• Written request: In the listing below, find every line containing "nodes" and copy it out.

>>

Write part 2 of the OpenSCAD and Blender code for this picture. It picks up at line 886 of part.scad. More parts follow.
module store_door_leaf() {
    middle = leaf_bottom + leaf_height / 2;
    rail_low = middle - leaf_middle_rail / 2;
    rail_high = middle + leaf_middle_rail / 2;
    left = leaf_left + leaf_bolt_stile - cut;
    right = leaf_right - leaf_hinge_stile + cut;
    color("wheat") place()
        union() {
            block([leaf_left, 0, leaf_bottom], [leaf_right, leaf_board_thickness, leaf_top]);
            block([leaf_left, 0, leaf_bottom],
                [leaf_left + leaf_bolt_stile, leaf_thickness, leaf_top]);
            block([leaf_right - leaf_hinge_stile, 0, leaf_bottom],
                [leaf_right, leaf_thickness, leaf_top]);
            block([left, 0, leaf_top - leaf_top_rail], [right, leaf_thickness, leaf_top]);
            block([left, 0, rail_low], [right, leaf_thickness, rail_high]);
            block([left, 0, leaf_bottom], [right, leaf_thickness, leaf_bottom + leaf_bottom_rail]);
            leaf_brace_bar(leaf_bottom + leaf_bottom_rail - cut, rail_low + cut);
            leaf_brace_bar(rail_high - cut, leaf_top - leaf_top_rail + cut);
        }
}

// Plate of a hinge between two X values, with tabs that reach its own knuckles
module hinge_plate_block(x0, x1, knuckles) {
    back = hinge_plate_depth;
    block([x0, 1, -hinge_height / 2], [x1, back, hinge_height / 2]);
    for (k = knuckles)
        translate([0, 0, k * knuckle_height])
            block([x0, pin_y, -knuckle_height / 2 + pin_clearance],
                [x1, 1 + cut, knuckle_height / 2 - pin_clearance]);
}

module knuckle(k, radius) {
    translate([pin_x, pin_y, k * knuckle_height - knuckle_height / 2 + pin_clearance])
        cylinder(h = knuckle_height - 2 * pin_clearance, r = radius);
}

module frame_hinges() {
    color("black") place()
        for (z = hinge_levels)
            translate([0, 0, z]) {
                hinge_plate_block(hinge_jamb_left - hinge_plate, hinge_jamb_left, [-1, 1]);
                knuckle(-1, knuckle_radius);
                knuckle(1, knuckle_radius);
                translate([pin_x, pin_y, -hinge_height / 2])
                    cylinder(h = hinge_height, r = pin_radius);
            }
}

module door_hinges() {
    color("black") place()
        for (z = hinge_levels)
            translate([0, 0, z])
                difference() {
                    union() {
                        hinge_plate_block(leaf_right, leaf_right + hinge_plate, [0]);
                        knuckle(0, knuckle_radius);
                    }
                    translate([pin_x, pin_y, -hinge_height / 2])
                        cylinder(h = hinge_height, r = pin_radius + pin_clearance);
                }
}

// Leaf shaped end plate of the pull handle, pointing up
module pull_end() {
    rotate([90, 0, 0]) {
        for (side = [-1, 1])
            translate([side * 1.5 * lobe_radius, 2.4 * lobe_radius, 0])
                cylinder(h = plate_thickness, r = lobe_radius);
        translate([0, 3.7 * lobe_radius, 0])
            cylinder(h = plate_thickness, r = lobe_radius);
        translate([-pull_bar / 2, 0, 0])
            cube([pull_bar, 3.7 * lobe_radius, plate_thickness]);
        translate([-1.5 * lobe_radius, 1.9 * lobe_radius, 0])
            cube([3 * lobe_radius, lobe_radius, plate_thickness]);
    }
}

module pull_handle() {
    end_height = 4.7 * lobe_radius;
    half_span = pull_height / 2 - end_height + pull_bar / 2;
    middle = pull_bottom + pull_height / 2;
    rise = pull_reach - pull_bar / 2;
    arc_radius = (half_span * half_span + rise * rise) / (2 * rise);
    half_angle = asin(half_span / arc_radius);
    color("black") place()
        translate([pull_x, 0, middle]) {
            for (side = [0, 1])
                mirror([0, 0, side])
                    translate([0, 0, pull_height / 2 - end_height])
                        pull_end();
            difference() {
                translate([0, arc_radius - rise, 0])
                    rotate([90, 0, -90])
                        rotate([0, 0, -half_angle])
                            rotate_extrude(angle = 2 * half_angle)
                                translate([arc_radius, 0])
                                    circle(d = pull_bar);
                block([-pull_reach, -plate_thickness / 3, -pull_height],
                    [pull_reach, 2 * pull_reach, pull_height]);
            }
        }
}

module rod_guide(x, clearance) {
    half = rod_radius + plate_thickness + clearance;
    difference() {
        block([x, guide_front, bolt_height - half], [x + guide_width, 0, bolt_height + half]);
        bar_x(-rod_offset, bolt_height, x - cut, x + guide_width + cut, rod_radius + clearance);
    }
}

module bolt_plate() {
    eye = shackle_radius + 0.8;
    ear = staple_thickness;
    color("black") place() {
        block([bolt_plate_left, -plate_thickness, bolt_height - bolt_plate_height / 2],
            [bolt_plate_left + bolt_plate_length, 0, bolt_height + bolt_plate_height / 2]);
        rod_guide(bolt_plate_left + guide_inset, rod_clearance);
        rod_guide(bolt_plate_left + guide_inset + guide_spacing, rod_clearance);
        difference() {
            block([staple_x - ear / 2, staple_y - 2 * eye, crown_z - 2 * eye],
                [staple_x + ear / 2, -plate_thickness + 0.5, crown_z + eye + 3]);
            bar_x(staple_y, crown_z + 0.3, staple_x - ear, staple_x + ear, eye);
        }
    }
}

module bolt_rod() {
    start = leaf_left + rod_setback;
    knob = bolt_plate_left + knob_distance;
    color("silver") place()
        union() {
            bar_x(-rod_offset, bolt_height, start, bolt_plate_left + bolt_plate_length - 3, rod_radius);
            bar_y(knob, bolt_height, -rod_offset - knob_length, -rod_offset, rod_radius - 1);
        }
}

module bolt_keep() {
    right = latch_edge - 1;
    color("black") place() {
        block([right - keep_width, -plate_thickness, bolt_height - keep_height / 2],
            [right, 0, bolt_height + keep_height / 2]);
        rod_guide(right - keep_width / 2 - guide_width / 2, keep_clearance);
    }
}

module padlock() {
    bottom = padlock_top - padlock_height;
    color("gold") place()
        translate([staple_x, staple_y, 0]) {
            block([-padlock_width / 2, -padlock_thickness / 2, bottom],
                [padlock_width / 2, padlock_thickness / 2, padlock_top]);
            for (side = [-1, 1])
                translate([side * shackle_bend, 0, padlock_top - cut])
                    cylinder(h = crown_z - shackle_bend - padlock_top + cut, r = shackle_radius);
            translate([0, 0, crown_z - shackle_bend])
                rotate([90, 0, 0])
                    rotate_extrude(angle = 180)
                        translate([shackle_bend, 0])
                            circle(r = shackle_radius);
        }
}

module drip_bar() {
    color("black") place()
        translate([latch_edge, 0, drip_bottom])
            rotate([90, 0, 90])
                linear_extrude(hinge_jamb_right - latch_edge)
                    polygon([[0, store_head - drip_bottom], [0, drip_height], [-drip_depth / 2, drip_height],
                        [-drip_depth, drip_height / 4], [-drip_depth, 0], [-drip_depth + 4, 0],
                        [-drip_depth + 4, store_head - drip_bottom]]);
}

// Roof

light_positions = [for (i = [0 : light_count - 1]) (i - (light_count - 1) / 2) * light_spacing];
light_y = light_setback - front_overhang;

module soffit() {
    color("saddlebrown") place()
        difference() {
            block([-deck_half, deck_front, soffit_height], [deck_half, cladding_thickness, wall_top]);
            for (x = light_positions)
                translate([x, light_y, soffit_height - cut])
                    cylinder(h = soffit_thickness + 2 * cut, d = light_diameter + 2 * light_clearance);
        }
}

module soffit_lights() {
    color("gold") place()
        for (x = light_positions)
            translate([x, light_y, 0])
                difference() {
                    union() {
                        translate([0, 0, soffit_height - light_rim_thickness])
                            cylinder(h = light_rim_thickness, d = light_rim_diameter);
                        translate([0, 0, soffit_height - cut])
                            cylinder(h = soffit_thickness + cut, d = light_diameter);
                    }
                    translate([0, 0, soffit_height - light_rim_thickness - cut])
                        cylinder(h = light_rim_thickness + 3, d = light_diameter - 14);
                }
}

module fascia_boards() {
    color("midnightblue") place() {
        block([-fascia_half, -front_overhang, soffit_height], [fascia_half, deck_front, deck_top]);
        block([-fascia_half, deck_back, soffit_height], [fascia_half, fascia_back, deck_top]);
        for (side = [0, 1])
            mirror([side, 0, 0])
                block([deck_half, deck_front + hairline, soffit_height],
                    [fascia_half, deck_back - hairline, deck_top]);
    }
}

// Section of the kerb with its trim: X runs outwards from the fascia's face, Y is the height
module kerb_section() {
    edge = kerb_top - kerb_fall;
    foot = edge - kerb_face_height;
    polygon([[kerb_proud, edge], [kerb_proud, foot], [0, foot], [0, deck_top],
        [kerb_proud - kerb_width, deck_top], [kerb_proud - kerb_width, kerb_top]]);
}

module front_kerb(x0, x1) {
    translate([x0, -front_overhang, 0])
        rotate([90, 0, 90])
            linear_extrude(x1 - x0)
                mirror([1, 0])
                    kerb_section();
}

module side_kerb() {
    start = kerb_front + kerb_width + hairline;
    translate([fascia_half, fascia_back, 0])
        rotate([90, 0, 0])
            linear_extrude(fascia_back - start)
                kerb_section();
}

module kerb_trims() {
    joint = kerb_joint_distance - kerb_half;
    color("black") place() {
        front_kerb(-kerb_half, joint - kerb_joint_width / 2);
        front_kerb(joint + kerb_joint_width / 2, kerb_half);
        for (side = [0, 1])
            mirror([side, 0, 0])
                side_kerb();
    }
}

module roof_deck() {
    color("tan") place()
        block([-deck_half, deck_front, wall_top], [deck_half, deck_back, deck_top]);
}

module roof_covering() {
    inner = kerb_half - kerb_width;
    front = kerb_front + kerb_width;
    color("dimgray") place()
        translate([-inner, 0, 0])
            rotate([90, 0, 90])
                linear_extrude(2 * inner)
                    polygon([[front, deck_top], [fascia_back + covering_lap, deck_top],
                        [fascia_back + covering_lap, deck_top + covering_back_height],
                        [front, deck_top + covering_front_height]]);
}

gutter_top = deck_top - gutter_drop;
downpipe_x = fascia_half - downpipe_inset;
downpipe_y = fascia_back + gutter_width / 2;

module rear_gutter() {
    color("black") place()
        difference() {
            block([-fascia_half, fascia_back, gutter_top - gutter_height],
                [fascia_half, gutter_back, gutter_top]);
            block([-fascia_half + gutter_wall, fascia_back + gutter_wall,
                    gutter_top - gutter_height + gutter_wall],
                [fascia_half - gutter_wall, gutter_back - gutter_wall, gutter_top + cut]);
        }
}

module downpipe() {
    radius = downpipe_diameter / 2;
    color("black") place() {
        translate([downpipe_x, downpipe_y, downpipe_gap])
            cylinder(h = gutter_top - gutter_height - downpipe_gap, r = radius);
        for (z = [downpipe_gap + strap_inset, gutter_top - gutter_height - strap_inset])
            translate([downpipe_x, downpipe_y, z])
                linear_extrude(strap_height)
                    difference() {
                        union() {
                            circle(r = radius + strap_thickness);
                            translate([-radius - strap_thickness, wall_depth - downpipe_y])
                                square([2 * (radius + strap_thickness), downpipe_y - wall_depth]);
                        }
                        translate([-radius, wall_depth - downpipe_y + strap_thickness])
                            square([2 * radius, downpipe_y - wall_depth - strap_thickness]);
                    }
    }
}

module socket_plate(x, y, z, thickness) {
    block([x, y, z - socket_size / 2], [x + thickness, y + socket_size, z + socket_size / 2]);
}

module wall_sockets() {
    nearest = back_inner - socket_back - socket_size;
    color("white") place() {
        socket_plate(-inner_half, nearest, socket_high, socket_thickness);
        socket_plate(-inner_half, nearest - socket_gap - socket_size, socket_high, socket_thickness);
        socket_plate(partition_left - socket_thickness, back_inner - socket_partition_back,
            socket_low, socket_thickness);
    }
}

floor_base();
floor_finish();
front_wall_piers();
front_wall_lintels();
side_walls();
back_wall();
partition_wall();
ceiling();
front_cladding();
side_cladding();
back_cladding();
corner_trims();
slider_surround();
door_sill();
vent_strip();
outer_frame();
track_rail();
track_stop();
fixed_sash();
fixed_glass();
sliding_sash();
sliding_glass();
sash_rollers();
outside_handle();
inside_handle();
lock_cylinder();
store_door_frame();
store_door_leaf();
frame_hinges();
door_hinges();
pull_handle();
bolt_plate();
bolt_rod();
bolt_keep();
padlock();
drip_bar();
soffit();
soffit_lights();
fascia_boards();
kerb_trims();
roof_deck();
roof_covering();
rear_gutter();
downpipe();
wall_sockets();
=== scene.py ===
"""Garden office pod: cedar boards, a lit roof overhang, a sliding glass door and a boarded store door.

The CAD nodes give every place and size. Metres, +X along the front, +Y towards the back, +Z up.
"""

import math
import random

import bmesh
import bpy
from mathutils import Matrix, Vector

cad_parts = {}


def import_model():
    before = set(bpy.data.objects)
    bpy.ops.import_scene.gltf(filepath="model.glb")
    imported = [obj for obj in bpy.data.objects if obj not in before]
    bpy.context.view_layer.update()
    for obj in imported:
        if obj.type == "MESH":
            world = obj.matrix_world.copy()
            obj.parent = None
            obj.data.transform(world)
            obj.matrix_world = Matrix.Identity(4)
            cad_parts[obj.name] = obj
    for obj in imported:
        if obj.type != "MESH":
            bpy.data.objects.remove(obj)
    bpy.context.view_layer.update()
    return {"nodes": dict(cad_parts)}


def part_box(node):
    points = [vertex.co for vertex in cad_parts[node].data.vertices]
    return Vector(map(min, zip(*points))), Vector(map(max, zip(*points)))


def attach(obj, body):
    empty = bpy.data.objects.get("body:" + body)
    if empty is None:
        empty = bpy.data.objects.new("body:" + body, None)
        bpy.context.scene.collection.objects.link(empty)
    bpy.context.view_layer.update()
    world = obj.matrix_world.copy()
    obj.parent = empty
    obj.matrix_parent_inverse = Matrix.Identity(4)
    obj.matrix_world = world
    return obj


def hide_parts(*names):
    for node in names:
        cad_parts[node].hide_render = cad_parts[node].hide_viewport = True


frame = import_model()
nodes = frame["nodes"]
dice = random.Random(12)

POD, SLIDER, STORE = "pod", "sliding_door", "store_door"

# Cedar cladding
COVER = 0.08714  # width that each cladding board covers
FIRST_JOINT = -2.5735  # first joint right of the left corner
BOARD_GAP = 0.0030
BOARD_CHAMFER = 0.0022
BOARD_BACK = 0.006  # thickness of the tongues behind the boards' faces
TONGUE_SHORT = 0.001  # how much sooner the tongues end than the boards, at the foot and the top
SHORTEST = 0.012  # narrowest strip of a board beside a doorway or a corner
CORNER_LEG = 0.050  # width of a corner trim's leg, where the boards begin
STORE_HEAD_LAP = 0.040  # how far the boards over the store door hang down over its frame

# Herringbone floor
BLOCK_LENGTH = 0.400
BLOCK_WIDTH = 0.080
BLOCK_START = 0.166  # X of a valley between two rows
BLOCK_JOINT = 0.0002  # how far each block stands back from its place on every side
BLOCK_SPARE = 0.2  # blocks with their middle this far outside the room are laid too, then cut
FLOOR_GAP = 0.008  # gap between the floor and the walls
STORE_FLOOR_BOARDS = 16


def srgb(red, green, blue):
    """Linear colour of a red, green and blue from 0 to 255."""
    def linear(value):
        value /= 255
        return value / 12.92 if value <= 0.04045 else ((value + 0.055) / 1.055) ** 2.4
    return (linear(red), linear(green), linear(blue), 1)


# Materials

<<

• Result:
The CAD nodes give every place and size. Metres, +X along the front, +Y towards the back, +Z up.
    return {"nodes": dict(cad_parts)}
nodes = frame["nodes"]